In this paper, a preliminary study on the Linphone VoIP service—as a case study—is provided, focusing on security features. It was found that it is essential to ensure that protection of signalling data should be a default option to avoid security misconfigurations. More precisely, it is shown that TLS for protecting signalling data may not be enabled by default and, as a result, even if a user has spontaneously enabled TLS, a direct call may be established with another user who has not enabled TLS, thus degrading the security of the signalling data. Additionally, experiments indicated that TLS also protects from the so-called ghost calls, which are related to malicious scanning of the SIP network. In the process, we also proposed a simple amendment to ZRTP secure key exchanges that could be followed by users when using the ZRTP protocol. Furthermore, according to the experiments performed, we concluded that a Virtual Private Network may be used in conjunction with the VoIP service without significantly reducing the overall performance.
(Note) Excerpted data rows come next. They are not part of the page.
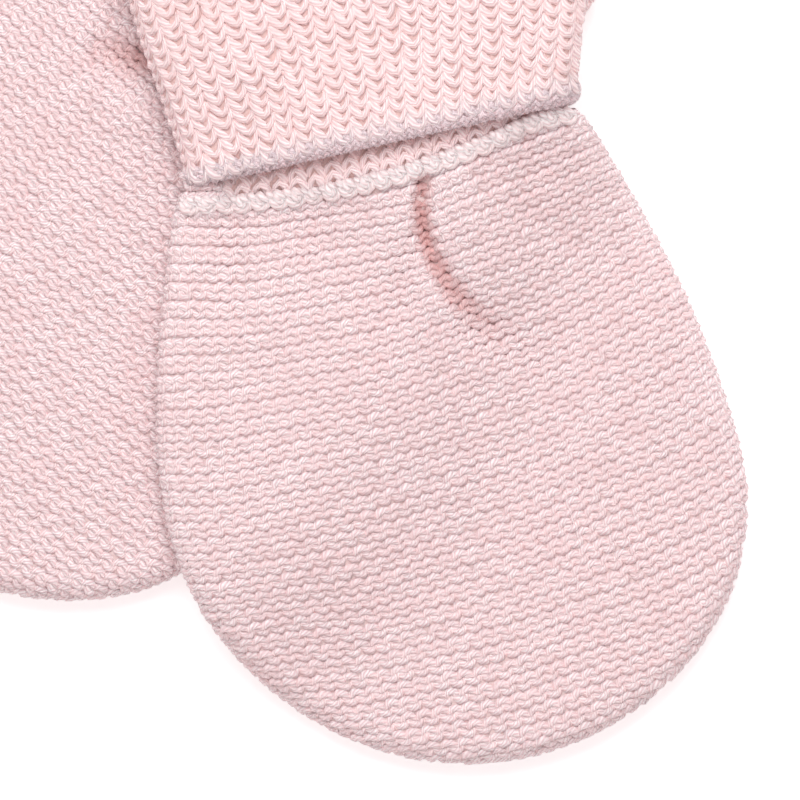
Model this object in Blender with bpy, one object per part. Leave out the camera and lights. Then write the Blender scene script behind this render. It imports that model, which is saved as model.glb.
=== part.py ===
# Pair of knitted baby mittens without thumbs, laid flat, the right one over the left one.
# Each mitten is a front panel and a back panel of garter knit, linked round their edge, and a cuff:
# one tube of 1x1 rib, linked to the panels at the wrist and turned down over its own lower half.
# Metres, +Z up. The origin is on the surface that the pair lies on, under the pair's middle.

import math

import bmesh
import bpy
import numpy as np

MM = 0.001

# Body of a mitten. "Along" runs from the wrist line to the tip, "across" from its centre line.
WRIST_HALF = 26.9 * MM
BELLY_HALF = 37.7 * MM
BELLY_ALONG = 46.0 * MM
BODY_LENGTH = 82.6 * MM
BODY_THICK = 6.4 * MM
BODY_WALL = 2.2 * MM
WRIST_TUCK = 0.8 * MM
WRIST_TUCK_REACH = 3.0 * MM
TIP_SWAY = 2.4 * MM
TIP_SWAY_START = 35.0 * MM
TIP_SWAY_REACH = 40.0 * MM
SEAM_GAP = 0.3 * MM

# Cuff. "Up" runs from its free edge to the fold at the wrist opening, "out" from the middle plane.
CUFF_LENGTH = 33.0 * MM
CUFF_EDGE_HALF = 26.2 * MM
CUFF_FOLD_HALF = 30.1 * MM
CUFF_FLARE_REACH = 24.0 * MM
CUFF_FLARE_POWER = 1.25
CUFF_EDGE_SWAY = 0.85 * MM
CUFF_SWAY = 1.7 * MM
CUFF_SWAY_SPAN = 40.0 * MM
CUFF_EDGE_ALONG = 0.3 * MM
RIB_WALL = 2.0 * MM
LAYER_GAP = 0.3 * MM
INNER_HALF_GAP = 0.3 * MM
RIB_DEPTH = 0.5 * MM
EDGE_ROUND = 0.5 * MM

# The line where the panels are linked to the wrist, an arc that dips towards the tip.
LINK_LOW = 1.0 * MM
LINK_EDGE = 0.4 * MM
LINK_DIP = 3.8 * MM
LINK_MIDDLE = -4.0 * MM
LINK_HALF = 27.0 * MM
WRIST_BLEND = 9.0 * MM

# How the pair lies: each wrist's middle on the surface, and how far its tip is turned from -Y.
RIGHT_WRIST = (-3.15 * MM, 33.3 * MM)
RIGHT_TURN = math.radians(12.5)
LEFT_WRIST = (-18.0 * MM, 48.4 * MM)
LEFT_TURN = math.radians(-38.0)
DRAPE_REACH = 28.0 * MM
DRAPE_GAP = 0.5 * MM
DRAPE_STEP_START = 2.0 * MM
DRAPE_STEP_REACH = 18.0 * MM

# Largest folds of each front: three places (across, along) that the fold runs through, in mm,
# its half-width at the wrist end and at the far end, and its height, negative where it sinks in.
# It loses FOLD_FADE of that height towards its far end, and sinks no deeper than DEEPEST_FOLD of
# what is under it.
RIGHT_FOLDS = [
    {"from": (4.6, 3.5), "by": (2.4, 16.0), "to": (8.0, 29.5), "near": 2.0, "far": 3.4, "high": -1.3},
    {"from": (10.0, 8.0), "by": (11.5, 15.0), "to": (15.5, 25.0), "near": 3.0, "far": 5.0, "high": 0.6},
    {"from": (-13.5, 5.0), "by": (-14.5, 13.0), "to": (-18.0, 24.0), "near": 2.6, "far": 4.2, "high": 0.6},
    {"from": (-19.5, 4.5), "by": (-21.0, 12.0), "to": (-23.5, 21.0), "near": 1.8, "far": 3.0, "high": -0.5},
    {"from": (19.5, 4.0), "by": (20.0, 7.0), "to": (20.5, 11.0), "near": 1.8, "far": 2.6, "high": -0.5},
]
LEFT_FOLDS = [
    {"from": (-5.0, 8.5), "by": (-9.5, 12.5), "to": (-17.0, 16.0), "near": 2.0, "far": 2.6, "high": -1.3},
    {"from": (-5.0, 16.5), "by": (-8.5, 19.0), "to": (-11.0, 23.0), "near": 3.4, "far": 4.2, "high": 0.6},
    {"from": (10.0, 6.0), "by": (11.0, 13.0), "to": (14.0, 22.0), "near": 1.8, "far": 3.2, "high": -0.7},
]
FOLD_STEPS = 24
FOLD_FADE = 0.6
DEEPEST_FOLD = 0.9

# Faces: columns and rows of a panel, closer together at the rounded edge, and cuff points on each
# flat run and each side.
FRONT_GRID = {"columns": 26, "wrist_rows": 13, "tip_rows": 9}
BACK_GRID = {"columns": 16, "wrist_rows": 9, "tip_rows": 8}
EDGE_COLUMNS = 3
EDGE_SHARE = 0.15
CUFF_RUN_POINTS = 36
CUFF_SIDE_POINTS = 10
OUTLINE_STEPS = 240

GARTER_PINK = (0.90, 0.70, 0.69)
RIB_PINK = (0.93, 0.76, 0.75)
KNIT_ROUGHNESS = 0.85


def ease(value):
    value = np.clip(value, 0.0, 1.0)
    return value * value * (3.0 - 2.0 * value)


# Sizes of the body

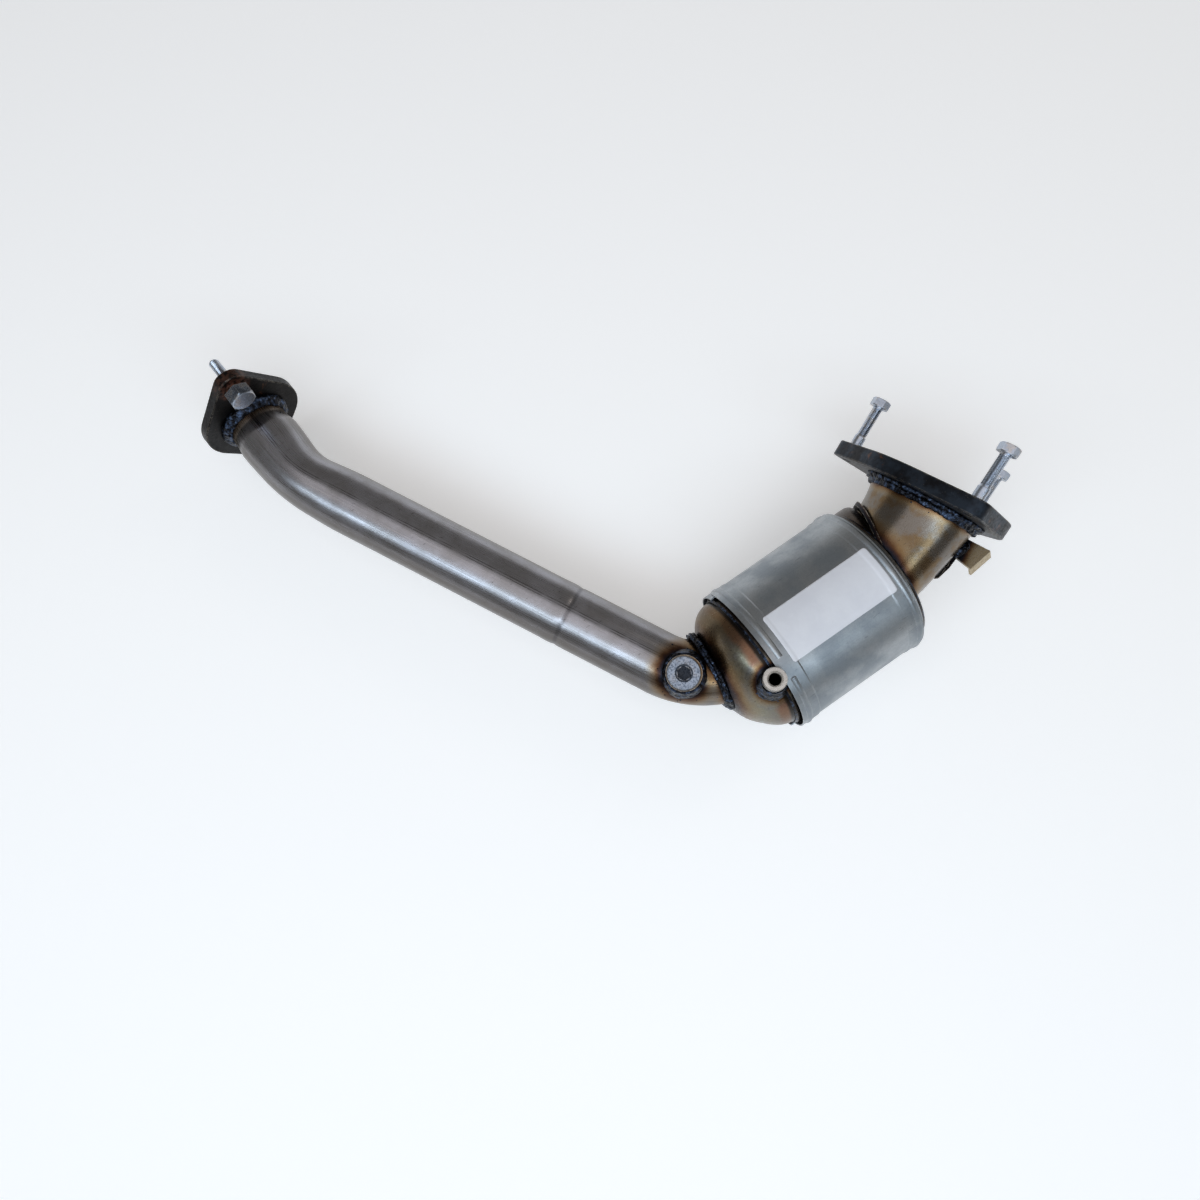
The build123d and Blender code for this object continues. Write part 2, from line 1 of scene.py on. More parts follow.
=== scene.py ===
"""Scene for a catalytic converter with a leaning inlet neck and a long bent outlet pipe.

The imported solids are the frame. This script dresses them: heat-tinted steel, lumpy weld beads with
spatter, rolled threads, a coated brick, a white sticker, a pale floor, soft lamps and the camera.
"""

import logging
import math
import random
from dataclasses import dataclass
from enum import Enum
from typing import ClassVar

import bmesh
import bpy
from mathutils import Matrix, Vector, noise
from mathutils.bvhtree import BVHTree


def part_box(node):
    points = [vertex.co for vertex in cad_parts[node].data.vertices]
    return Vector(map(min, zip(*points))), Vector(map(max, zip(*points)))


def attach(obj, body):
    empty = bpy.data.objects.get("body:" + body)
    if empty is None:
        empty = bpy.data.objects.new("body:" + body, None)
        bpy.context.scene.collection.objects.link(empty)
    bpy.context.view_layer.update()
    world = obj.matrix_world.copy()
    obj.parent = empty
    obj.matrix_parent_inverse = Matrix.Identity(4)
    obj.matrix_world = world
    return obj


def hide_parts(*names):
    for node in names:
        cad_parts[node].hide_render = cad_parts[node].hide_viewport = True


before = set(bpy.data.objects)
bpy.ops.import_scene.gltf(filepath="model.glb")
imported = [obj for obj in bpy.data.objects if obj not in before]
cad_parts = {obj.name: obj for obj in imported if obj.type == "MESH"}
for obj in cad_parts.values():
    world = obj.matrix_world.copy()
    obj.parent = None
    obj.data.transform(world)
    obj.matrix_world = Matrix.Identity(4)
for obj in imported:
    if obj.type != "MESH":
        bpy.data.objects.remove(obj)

LOG = logging.getLogger("converter")

Colour = tuple[float, float, float, float]
Triple = tuple[float, float, float]
Face = tuple[int, ...]
Socket = bpy.types.NodeSocket
Fed = float | tuple | Socket

# The can's own frame in millimetres, laid down as the part rests, gives the row frame in metres.
LAY_YAW = 34.61
LAY_ROLL = 5.3825
INLET_FACE = Vector((130.3, 32.2, 18.6))
TURN = Matrix.Rotation(math.radians(LAY_YAW), 4, "Z") @ Matrix.Rotation(math.radians(LAY_ROLL), 4, "X")
LAY = Matrix.Scale(0.001, 4) @ Matrix.Translation(-(TURN @ INLET_FACE)) @ TURN


class Slot(Enum):
    """The record's material slots, one named for each kind of new piece."""

    WELD = "weld_steel"
    ZINC = "zinc_plate"
    PIPE = "pipe_steel"
    SHIELD = "shield_steel"
    BRICK = "honeycomb"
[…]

As a conclusion, it becomes evident that TLS should be a default option in any VoIP application. Moreover, VoIP service providers may provide additional useful guidance to their users for further strengthening the overall security, such as to consider employing a Virtual Private Network in a VoIP communication, as well as in case that ZRTP is used to consider writing down the SAS value in a way described in Section 4.5
, as an additional safeguard against MITM attacks that rely on automated voice imitation.
It has to be noted that although Linphone was chosen as case study, due to its open source nature and functionality, it becomes evident that the aforementioned conclusions may also apply to other VoIP solutions.